Because waivers are not an entitlement, in almost all states they are not fully funded to meet the need and involve variations in the types and intensity of services and supports that are offered. This results in waitlists and lack of portability of services from one state to another and one county to another. This is especially difficult for military families who move from one military outfit to another as part of their duty to our country. The time periods people can be left waiting for help obtaining job services, a community-based program, or a secure home in which to live can be anywhere from five to twenty years long, depending upon the state and the type of service needed.

Few families can afford to pay out-of-pocket for these services (an average of $35,000 - $75,000) per year for host or group home placements because parents have had to leave gainful careers, even the military, to care for their children and pay for large medical bills.

NOEWAIT, National Organization to End the Waitlist, was founded Jan 19, 2008 by Denver Fox, Ed.D, a parent of a child with a developmental disability in Colorado who waited 10 years before receiving services. Fox says, “I am extremely concerned about the extensive waitlists for services and lack of portability of services from state-to-state for individuals with intellectual and developmental disabilities across the country, and the lack of a national effort to end those waitlists and gain portability.”

NOEWAIT is now a national drive, a grassroots organization of parents and advocates, including self advocates with disabilities, that has come together nationally to raise awareness about these huge problems. Over the past several months, NOEWAIT has been engaged in soliciting signatures for a petition calling on the President and Congress to solve these problems. More than 11,000 signatures have been captured so far, but more signatures are needed. Below is a link to NOEWAIT’s website which includes access to their online petition to sign and send to others.

Still, not every state and U.S. territory has NOEWAIT volunteers to help advocate for the end to waitlists. NOEWAIT currently has representation in Alabama, Arkansas, Arizona, California, Colorado, Connecticut, Florida, Georgia, Illinois, Indiana, Kentucky, Massachusetts, Maryland, Maine, Missouri, North Carolina, Nebraska, New Jersey, Oklahoma, Pennsylvania, Puerto Rico, South Carolina, Tennessee, Texas and Washington.

About half of our states and U.S. territories still need volunteer coordinators to take up the effort of sending out media alerts, recruiting more volunteers, getting signatures for the petition and mailing advocacy letters to representatives. If you are in one of the states or U.S. territories not already listed above, please consider volunteering.
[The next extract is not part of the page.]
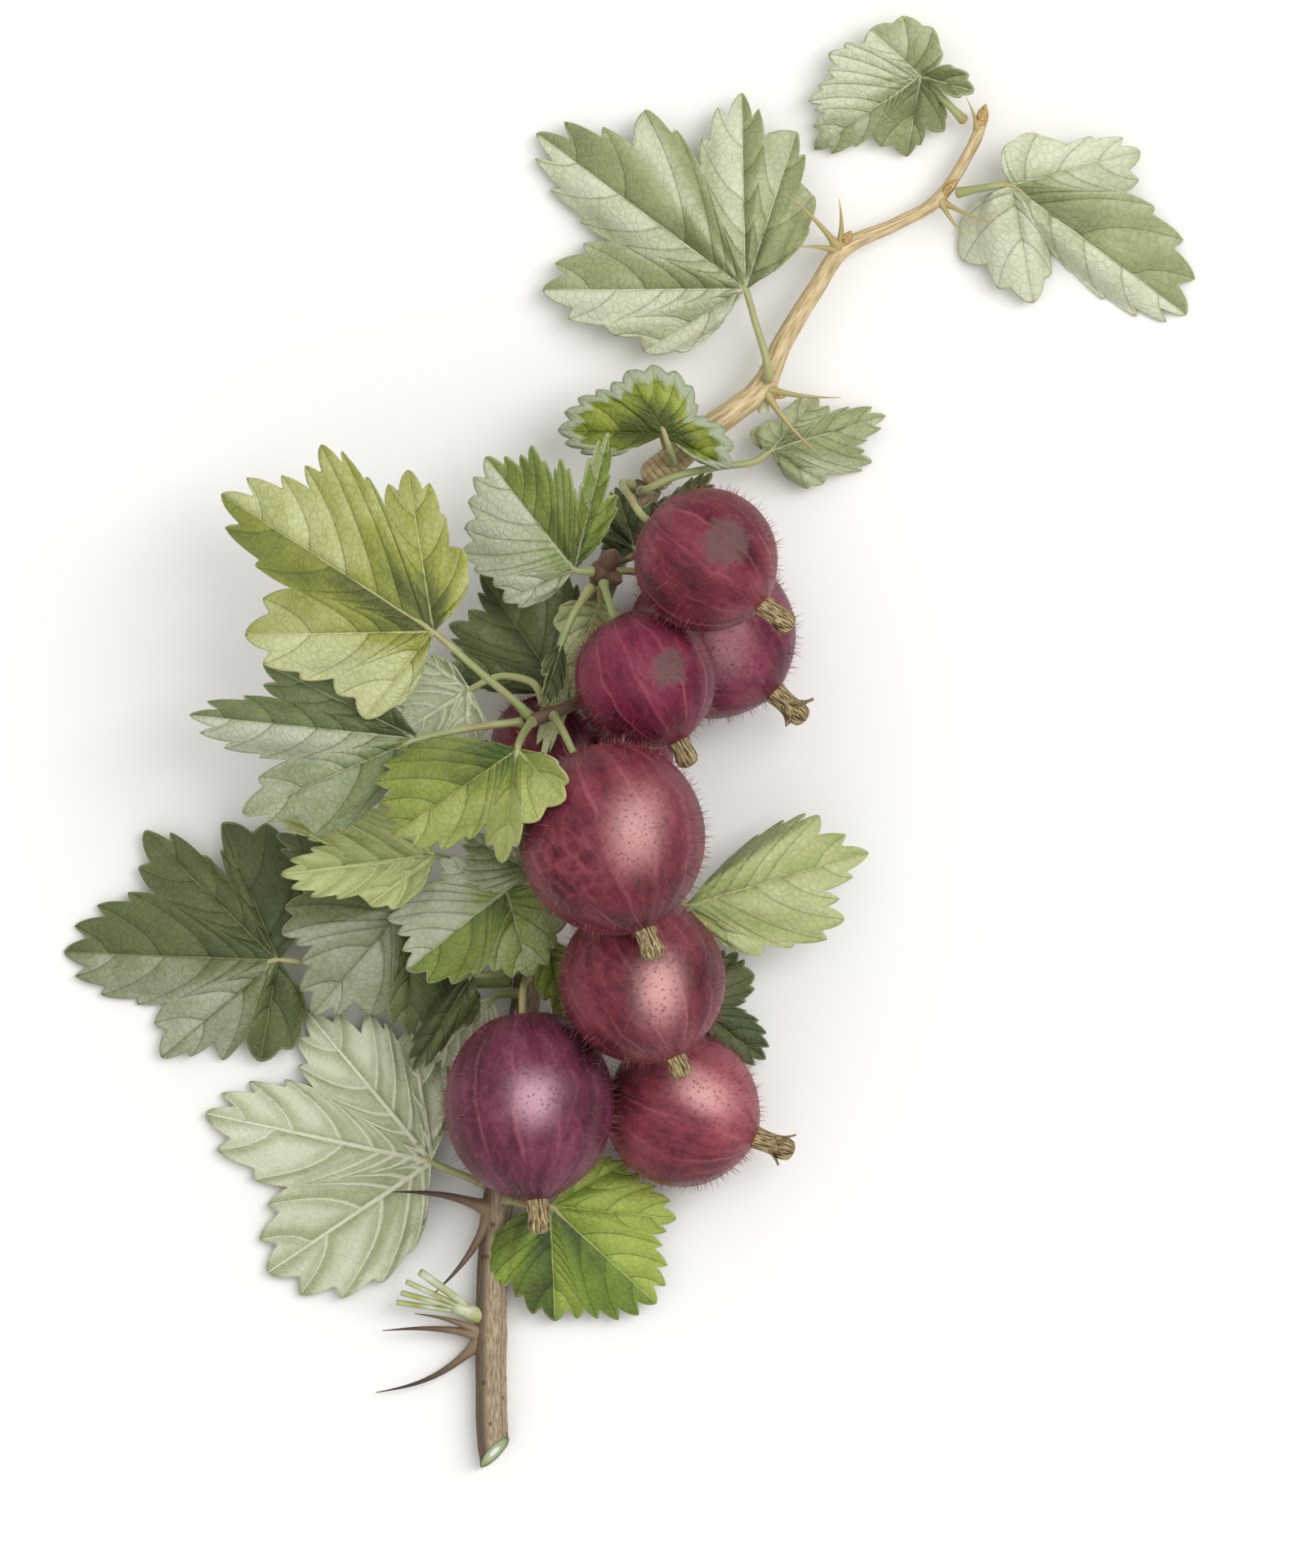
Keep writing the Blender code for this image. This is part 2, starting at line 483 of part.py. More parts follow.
def blade_point(foot, column, out):
    """Find a place on the blade, from 0 at the foot to 1 at the margin."""
    angle, reach, rise, pleat = column
    turn = math.radians(angle)
    ridge = PLEAT_HEIGHT * (pleat - PLEAT_LEVEL) * (1 + PLEAT_SWELL * (0.5 - out))
    return (foot[0] + reach * out * math.cos(turn), foot[1] + reach * out * math.sin(turn),
            foot[2] + rise * out ** BLADE_SAG + ridge * out)


def make_blade(name, foot, outline, rises):
    """Make a leaf's blade: a fan of pleated lobes with a toothed edge, given its thickness."""
    columns = blade_columns(outline, rises)
    body = bmesh.new()
    centre = body.verts.new(place(foot))
    margin = [body.verts.new(place(blade_point(foot, column, 1.0))) for column in columns]
    spokes = [i for i, column in enumerate(columns) if column[3] in (0.0, 1.0)]
    middle = {i: body.verts.new(place(blade_point(foot, columns[i], PLEAT_ROW)))
              for i in spokes}
    for start, end in zip(spokes, spokes[1:]):
        turn = (start + end) // 2
        body.faces.new((centre, middle[start], middle[end]))
        body.faces.new((middle[start], margin[turn], middle[end]))
        for i in range(start, end):
            body.faces.new((middle[start if i < turn else end], margin[i], margin[i + 1]))
    mesh = bpy.data.meshes.new(name)
    body.to_mesh(mesh)
    body.free()
    blade = new_object(name, mesh)
    shell = blade.modifiers.new("thickness", "SOLIDIFY")
    shell.thickness = BLADE_THICKNESS * MM
    shell.offset = 0.0
    shell.use_even_offset = False
    return applied(blade)


def make_leaf(name, foot, stalk, wood_radius, outline, rises):
    """Make one leaf: its blade and its stalk, fused."""
    blade = make_blade(name, foot, outline, rises)
    middle = len(rises) // 2
    inner = blade_point(foot, (*outline[2 * middle + 1], rises[middle], 0.0), STALK_REACH)
    route = smooth_route([inner, foot, *stalk])
    route = stop_short(route, wood_radius + CLEARANCE)
    thicken = (PETIOLE_THICKEST - PETIOLE_THINNEST) / (len(route) - 1)
    radii = [PETIOLE_RADIUS * (PETIOLE_THINNEST + thicken * i) for i in range(len(route))]
    petiole = make_tube(name + "_stalk", [(*p, r) for p, r in zip(route, radii)])
    return fuse(blade, [petiole])


def skin_point(centre, half_widths, aim):
    """Find the place a little under a berry's skin on the line to another place."""
    way = (Vector(aim) - Vector(centre)).normalized()
    reach = 1 / math.sqrt(sum((w / h) ** 2 for w, h in zip(way, half_widths)))
    return Vector(centre) + way * (reach - EMBEDDING)


def make_berry(name, centre, half_widths, flower_tip, stalk, wood_radius):
    """Make one berry with its dried flower and its stalk, fused."""
    body = bmesh.new()
    bmesh.ops.create_uvsphere(body, u_segments=BERRY_SEGMENTS,
                              v_segments=BERRY_RINGS, radius=MM)
    mesh = bpy.data.meshes.new(name)
    body.to_mesh(mesh)
    body.free()
    mesh.transform(Matrix.Diagonal((*half_widths, 1.0)))
    berry = new_object(name, mesh)
    berry.location = place(centre)
    berry = applied(berry)
    foot = skin_point(centre, half_widths, flower_tip)
    flower = make_cone(name + "_flower", foot, flower_tip, CALYX_FOOT_RADIUS, CALYX_RADIUS,
                       CALYX_SIDES)
    start = skin_point(centre, half_widths, stalk[0])
    route = stop_short(smooth_route([tuple(start), *stalk], 2), wood_radius + CLEARANCE)
    pedicel = make_tube(name + "_stalk", [(*p, PEDICEL_RADIUS) for p in route])
    return fuse(berry, [flower, pedicel])


def make_limb(name, path, sides_level):
    """Make one tapering limb with its spines, buds and stubs fused on."""
    limb = make_tube(name, smooth_route(path, 2), sides_level)
    pegs = [make_cone(f"{name}_peg_{i}", foot, tip, r1, r2)
            for i, (owner, foot, tip, r1, r2) in enumerate(SPINES) if owner == name]
    return fuse(limb, pegs)


def cut_foot(wood, cutters):
    """Cut the old wood's foot along the slope that the knife left."""
    normal = Vector(CUT_NORMAL).normalized()
    body = bmesh.new()
    bmesh.ops.create_cube(body, size=CUTTER_SIZE * MM)
    mesh = bpy.data.meshes.new("foot_cutter")
    body.to_mesh(mesh)
    body.free()
    cutter = bpy.data.objects.new("foot_cutter", mesh)
    cutters.objects.link(cutter)
    cutter.location = place(CUT_CENTRE) + normal * (CUTTER_SIZE * MM / 2)
    cutter.rotation_mode = "QUATERNION"
    cutter.rotation_quaternion = normal.to_track_quat("Z", "Y")
    cutter.hide_render = True
    cutter.display_type = "WIRE"
    cut = wood.modifiers.new("cut", "BOOLEAN")
    cut.operation = "DIFFERENCE"
    cut.object = cutter
    cut.solver = "EXACT"


def finish(thing, kind, collection):
    """Give a sub-part its material, its shading and its place in the collection."""
    thing.data.materials.clear()
    thing.data.materials.append(make_material(thing.name, *COLOURS[kind]))
    thing.data.shade_smooth()
    thing.data.set_sharp_from_angle(angle=math.radians(35))
    bpy.context.scene.collection.objects.unlink(thing)
    collection.objects.link(thing)


def main():
    """Model the branch."""
    for thing in list(bpy.data.objects):
        bpy.data.objects.remove(thing)
    scene_collection = bpy.context.scene.collection
    branch = bpy.data.collections.new("gooseberry_branch")
    cutters = bpy.data.collections.new("cutters")
    scene_collection.children.link(branch)
    scene_collection.children.link(cutters)
    old_wood = make_limb("old_wood", OLD_WOOD, 3)
    cut_foot(old_wood, cutters)
    finish(old_wood, "old_wood", branch)
    finish(make_limb("young_shoot", YOUNG_SHOOT, 2), "young_shoot", branch)
    finish(make_limb("fruit_spur", FRUIT_SPUR, 1), "fruit_spur", branch)
    finish(make_limb("leaf_spur", LEAF_SPUR, 1), "leaf_spur", branch)
    for berry in BERRIES:
        finish(make_berry(*berry), "berry", branch)
    for leaf in LEAVES:
        finish(make_leaf(*leaf), "leaf", branch)


main()
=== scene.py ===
"""Gooseberry branch in fruit, dressed over its solids: leaves, berries, wood, spines and hairs.

Places are in millimetres in the row's frame: +X to the right, +Y towards the shoot's tip and
+Z up from the table. Angles are in degrees, anticlockwise from +X as seen from above.
"""

import json
import math
import random

import bmesh
import bpy
import numpy as np
from bpy.props import FloatProperty, FloatVectorProperty, IntProperty, PointerProperty
from mathutils import Matrix, Vector

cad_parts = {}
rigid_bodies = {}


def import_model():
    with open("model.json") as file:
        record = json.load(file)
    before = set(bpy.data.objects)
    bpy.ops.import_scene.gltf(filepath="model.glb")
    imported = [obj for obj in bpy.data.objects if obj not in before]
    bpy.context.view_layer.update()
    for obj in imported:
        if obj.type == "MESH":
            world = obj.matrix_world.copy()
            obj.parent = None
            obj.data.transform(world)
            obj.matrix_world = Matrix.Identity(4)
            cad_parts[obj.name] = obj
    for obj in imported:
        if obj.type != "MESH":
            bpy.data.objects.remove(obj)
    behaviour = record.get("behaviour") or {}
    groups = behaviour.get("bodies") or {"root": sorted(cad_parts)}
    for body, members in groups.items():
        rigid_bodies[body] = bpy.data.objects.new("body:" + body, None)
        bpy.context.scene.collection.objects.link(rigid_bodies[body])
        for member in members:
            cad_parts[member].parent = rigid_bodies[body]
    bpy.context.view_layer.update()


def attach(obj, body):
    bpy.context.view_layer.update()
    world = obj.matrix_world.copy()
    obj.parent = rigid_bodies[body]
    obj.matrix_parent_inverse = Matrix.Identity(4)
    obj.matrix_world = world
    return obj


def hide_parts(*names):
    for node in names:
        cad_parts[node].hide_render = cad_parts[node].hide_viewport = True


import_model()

bl_info = {
    "name": "Gooseberry branch",
    "version": (1, 0, 0),
    "blender": (4, 5, 0),
    "location": "3D View > Sidebar > Gooseberry",
    "description": "Dresses a cut gooseberry branch with leaves, berries, bark, spines and hairs",
    "category": "Add Mesh",
}

MM = 0.001
# A pattern's scale is written as how many of its cells go in a millimetre: 0.8 / MM gives
# cells of 1.25 mm. Each material's comment gives its patterns' sizes.
# Gap in millimetres between a stalk's end and the wood, as between the solids.
CLEARANCE = 0.65
# Margins: how late a lobe falls to its notch, a tooth's length and depth as shares of the
# longest lobe and of the reach there, how far it leans and how round its two sides are.
SINUS_SHARPNESS = 1.7
TOOTH_SHARE = 0.16
TOOTH_DEPTH = 0.1
TOOTH_LEAN = 0.38
TOOTH_FRONT = 1.2
TOOTH_BACK = 1.9
# Columns of places in half a tooth.
COLUMNS_PER_STEP = 6
# Side veins: millimetres between them, degrees from the main vein, and, as shares, their
# arch, how far the two sides' veins miss each other and how far up they start at least.
VEIN_SPACING = 5.0
VEIN_ANGLE = 36
VEIN_ARCH = 0.08
VEIN_STAGGER = 0.3
VEIN_SPARE = 0.45
# Blades: height of the folds, how late a blade droops, millimetres between its rings of
# places, its lowest height above the table, and the share of the middle lobe that the stalk
# runs under.
FOLD_DEPTH = 1.8
SAG = 1.3
RING_SPACING = 0.9
LOWEST = 0.3
STALK_RUN = 0.12
# Stalks: radii, and how deep a fruit's stalk starts in the fruit.
PETIOLE_RADIUS = 0.6
PEDICEL_RADIUS = 0.55
EMBEDDING = 1.6
# The old wood's oblique cut, how far along the wood the bark slants to meet it, and where the
# knots are along the wood.
CUT_NORMAL = (0.9, -1.0, 0.55)
CUT_CENTRE = (-18.8, -100.7, 2.35)
CUT_LENGTH = 7.0
KNOTS = (16.5, 35.0, 52.0, 70.0, 88.0, 104.0, 122.0, 130.0)
# The young shoot's ringed foot ends here along it, and it swells at these buds.
FOOT_LENGTH = 11.0
SHOOT_BUDS = ((19.7, 52.0), (31.3, 71.7), (44.7, 78.7), (49.9, 87.6))
# Hairs: radii and lengths, how many stalk hairs to a square centimetre, and the most that
# they lean, in radians. The fruit's are drawn coarser than real ones, so that they show.
FRUIT_HAIR_RADIUS = 0.06
STALK_HAIR_RADIUS = 0.025
SHOOT_HAIR_RADIUS = 0.03
STALK_HAIR_LENGTH = 0.8
SHOOT_HAIR_LENGTH = 0.7
STALK_HAIRS = 90.0
FRUIT_HAIR_LEAN = 0.4
STALK_HAIR_LEAN = 0.6
SHOOT_HAIR_LEAN = 0.6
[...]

More than one volunteer for each state is welcome, too, but those states not yet represented definitely need an advocate to advocate for ending the waitlist.

As another parent in this effort said and many other families agree, “When my daughter grows up, I envision her living in a community-based setting – in a supported environment where she will have people who will make sure she gets her medications, has meaningful things to do, and where she is safe and living an adult life independent of me.”